Endless-chain systems came under the ban of the Post Office Department several years prior, but when the Postal Inspector made an investigation of the "sisterhood" and its aims, he announced that, as there were no profits to be made and as the "system will run out everywhere after a time, the postal authorities would not interfere.[2]
She was the founder of the Des Moines Home for the Aged, the largest institution of the kind in Iowa; and led in the organization of the Deutsche Gesellschaft, a club for German literature and conversation. Prior to 1885, Durley was a member of the Association for Advancement of Women, which in the autumn of that year, was organized into the Des Moines Women's Club. She was a charter member of it and one of the first presidents; it was the strongest women's organization in the State. She was president of the Des Moines Women's Press Club and the Des Moines Federation of Women's Clubs. Durley did church work. She was active in the Friday Morning Club, the Women's City Club, the League of American Penwomen, and the Public Power League. Durley had a hand in naming and launching the cruiser, Des Moines. She organized central Iowa in the work of sending a shipload of Iowa corn to the Russian famine sufferers. In 1894, Durley obtained for Des Moines a fine art loan, this being the first ever held in that city. Durley was a suffragist.[3]

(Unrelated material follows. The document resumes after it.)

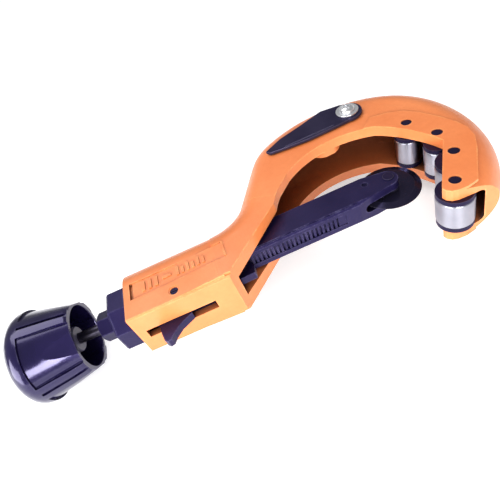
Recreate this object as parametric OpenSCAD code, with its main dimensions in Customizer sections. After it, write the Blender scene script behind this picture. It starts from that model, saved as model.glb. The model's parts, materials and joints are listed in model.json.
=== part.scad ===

As a girl at Iowa City, she became acquainted with Susan B. Anthony and Mary A. Livermore; and as a clubwoman at Des Moines, she became the friend of such women as Julia Ward Howe. Her own home at Des Moines was for years the rendezvous of the Iowa Press and Authors' club, which she organized. Iowa's most eminent men and women of letters, people such as Emerson Hough, Woods Hutchinson, and Alice French (Octave Thanet) met there to exchange experiences.
Durley's husband died in January 1896.[4] In 1911, she and her son moved to California, and became residents of Los Angeles. Durley's son died in California in December 1919.[5] Ella Durley died in Redlands, California, August 14, 1922.[6]